Structured object records
########################################

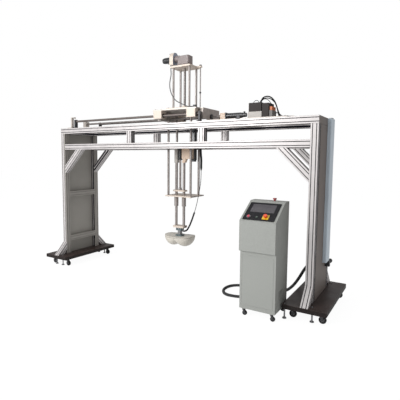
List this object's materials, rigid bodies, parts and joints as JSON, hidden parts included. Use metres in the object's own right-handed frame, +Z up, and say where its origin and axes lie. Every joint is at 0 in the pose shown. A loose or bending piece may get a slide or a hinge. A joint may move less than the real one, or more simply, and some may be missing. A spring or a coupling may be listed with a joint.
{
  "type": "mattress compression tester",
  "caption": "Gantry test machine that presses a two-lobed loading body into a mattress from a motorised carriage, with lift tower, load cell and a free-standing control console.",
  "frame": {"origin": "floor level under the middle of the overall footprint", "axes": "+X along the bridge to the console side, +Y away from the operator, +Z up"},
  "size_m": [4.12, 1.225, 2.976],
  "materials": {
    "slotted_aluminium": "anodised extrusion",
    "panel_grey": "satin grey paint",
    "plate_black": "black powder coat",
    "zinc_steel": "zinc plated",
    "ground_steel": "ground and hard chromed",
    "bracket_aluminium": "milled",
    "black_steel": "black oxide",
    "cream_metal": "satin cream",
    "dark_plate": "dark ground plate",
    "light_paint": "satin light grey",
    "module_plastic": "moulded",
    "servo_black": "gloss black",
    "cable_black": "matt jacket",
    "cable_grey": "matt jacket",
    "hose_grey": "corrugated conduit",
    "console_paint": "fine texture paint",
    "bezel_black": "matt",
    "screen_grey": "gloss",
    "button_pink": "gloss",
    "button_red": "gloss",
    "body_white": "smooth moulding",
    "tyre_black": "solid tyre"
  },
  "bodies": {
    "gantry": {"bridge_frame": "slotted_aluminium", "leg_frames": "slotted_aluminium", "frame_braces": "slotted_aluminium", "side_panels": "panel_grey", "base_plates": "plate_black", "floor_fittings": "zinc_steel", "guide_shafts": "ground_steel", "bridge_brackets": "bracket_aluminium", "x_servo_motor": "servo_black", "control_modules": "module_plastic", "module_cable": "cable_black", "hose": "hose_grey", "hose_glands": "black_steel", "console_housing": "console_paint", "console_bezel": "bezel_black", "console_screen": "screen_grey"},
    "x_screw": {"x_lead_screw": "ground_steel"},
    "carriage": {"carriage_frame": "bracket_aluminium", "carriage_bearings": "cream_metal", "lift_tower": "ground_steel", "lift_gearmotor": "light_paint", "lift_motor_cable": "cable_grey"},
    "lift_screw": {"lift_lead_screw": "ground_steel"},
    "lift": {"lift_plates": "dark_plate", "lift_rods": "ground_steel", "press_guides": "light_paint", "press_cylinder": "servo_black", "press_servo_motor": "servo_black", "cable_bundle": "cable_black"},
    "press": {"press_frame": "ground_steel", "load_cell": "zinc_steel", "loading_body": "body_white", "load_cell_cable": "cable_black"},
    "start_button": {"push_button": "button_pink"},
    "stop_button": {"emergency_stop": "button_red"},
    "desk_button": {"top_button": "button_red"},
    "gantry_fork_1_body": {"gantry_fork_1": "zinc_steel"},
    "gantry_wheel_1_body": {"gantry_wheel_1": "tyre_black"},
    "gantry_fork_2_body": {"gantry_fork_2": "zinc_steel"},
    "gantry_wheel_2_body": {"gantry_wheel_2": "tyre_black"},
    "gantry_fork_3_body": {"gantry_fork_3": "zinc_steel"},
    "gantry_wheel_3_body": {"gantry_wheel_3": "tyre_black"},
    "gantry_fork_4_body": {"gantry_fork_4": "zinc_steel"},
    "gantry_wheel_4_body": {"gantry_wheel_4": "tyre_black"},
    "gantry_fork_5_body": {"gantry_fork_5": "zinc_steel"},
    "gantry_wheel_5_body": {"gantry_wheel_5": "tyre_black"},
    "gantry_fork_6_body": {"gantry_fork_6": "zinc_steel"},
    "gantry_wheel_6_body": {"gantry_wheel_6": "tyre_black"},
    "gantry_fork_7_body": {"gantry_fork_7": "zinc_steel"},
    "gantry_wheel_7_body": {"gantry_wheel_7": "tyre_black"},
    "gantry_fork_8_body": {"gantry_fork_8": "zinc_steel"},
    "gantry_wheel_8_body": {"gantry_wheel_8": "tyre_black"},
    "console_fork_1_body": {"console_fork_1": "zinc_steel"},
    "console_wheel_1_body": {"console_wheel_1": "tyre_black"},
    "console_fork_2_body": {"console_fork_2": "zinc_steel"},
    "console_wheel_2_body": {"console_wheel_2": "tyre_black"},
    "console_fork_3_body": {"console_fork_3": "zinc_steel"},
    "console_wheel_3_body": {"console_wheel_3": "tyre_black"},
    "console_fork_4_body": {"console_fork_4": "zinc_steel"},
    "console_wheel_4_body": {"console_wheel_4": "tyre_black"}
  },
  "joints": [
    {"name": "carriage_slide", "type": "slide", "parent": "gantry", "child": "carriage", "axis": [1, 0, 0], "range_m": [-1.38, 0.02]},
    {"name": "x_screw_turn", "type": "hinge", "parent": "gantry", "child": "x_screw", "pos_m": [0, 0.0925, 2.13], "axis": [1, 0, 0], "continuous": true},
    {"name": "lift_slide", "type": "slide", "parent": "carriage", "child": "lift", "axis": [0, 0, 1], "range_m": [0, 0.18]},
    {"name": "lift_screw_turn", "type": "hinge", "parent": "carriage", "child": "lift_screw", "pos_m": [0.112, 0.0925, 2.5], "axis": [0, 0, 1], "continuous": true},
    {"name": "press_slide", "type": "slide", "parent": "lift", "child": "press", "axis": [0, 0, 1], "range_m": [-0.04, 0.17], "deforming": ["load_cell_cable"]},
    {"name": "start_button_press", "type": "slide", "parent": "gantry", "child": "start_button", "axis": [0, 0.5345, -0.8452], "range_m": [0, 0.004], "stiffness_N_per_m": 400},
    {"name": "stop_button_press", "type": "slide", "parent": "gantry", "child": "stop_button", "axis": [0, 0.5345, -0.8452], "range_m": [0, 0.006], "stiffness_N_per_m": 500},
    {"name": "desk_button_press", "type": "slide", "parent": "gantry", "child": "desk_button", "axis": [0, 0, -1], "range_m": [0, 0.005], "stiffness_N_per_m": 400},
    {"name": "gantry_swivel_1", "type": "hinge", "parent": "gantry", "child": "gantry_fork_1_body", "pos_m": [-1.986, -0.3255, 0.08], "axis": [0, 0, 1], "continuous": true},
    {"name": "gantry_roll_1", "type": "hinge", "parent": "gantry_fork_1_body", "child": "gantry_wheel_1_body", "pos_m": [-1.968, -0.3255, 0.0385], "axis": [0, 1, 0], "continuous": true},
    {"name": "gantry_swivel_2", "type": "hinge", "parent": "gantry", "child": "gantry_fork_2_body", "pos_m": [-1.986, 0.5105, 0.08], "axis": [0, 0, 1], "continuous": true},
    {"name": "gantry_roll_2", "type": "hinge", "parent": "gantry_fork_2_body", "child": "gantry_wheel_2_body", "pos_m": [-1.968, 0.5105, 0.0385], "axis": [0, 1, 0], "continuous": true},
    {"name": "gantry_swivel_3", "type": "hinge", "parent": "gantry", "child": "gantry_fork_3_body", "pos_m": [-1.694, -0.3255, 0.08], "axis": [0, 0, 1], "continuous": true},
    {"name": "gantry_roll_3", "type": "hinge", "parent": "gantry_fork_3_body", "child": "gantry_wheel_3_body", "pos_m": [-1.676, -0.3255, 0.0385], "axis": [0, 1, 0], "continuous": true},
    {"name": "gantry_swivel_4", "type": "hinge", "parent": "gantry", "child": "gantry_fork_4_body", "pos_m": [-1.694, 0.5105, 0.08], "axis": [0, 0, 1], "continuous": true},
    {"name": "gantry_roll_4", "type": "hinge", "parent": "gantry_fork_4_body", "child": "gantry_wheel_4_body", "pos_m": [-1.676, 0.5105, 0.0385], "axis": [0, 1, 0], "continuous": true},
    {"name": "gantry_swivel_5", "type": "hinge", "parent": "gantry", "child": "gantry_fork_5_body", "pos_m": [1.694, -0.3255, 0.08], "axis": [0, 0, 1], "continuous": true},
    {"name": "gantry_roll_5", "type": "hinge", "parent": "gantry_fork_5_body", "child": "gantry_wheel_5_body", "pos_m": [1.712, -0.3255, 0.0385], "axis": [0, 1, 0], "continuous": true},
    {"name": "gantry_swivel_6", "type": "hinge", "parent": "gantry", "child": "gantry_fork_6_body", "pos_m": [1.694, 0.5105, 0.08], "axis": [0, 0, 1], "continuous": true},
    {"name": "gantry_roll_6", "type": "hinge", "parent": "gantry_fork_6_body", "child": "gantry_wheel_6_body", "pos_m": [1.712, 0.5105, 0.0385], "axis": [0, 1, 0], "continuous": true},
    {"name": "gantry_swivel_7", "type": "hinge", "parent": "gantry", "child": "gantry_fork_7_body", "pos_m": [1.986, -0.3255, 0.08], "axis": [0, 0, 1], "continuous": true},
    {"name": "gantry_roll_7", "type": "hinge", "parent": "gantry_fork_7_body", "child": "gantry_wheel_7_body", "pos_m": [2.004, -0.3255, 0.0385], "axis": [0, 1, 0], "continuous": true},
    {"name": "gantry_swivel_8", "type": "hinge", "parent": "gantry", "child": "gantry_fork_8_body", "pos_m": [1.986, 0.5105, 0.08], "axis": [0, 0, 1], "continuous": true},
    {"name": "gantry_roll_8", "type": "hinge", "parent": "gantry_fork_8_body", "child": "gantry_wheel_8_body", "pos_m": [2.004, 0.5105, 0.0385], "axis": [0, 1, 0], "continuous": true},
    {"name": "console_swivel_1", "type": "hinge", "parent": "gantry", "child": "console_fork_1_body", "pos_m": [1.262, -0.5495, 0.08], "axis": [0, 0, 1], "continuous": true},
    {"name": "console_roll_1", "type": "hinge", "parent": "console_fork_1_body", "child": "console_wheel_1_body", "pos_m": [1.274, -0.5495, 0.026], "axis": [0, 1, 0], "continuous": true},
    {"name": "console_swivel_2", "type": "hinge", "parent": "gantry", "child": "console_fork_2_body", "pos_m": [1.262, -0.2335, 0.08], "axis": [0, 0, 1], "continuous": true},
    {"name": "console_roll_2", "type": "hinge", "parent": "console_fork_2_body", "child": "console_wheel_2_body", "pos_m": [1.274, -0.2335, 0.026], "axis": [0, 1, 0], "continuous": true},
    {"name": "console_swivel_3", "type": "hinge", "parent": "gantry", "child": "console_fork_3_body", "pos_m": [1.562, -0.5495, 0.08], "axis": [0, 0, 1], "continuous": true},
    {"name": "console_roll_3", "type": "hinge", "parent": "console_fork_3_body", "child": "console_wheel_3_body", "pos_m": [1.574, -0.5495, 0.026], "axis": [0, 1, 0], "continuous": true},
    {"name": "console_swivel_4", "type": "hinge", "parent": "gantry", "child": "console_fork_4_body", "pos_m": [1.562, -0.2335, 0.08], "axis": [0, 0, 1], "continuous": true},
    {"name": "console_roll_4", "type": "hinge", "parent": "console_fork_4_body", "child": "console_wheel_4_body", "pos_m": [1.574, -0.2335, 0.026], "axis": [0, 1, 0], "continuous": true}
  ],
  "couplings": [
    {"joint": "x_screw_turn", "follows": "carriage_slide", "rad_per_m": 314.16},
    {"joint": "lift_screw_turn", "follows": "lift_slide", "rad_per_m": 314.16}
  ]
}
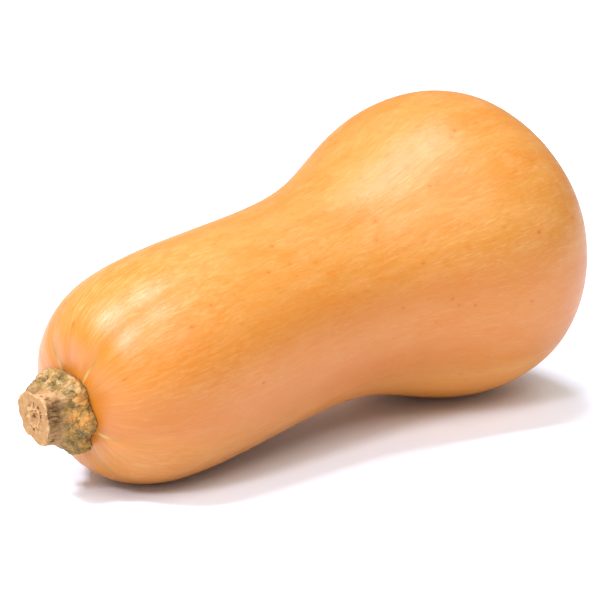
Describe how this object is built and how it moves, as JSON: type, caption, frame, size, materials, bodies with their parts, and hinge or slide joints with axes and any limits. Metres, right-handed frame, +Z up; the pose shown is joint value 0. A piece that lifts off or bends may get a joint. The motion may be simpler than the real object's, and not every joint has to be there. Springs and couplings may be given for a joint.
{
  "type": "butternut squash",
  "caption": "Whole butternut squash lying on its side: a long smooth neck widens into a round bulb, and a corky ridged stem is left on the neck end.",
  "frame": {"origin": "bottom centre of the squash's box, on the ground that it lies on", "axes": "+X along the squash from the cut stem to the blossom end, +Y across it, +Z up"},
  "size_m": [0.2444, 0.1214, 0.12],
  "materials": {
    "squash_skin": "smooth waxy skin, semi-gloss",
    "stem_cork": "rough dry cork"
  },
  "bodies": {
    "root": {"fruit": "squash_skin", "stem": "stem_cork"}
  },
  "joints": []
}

########################################

◆ Problem statement ◆
State how many lines hold the word "pose". The number is the whole answer.

◆ Output for this task ◆
2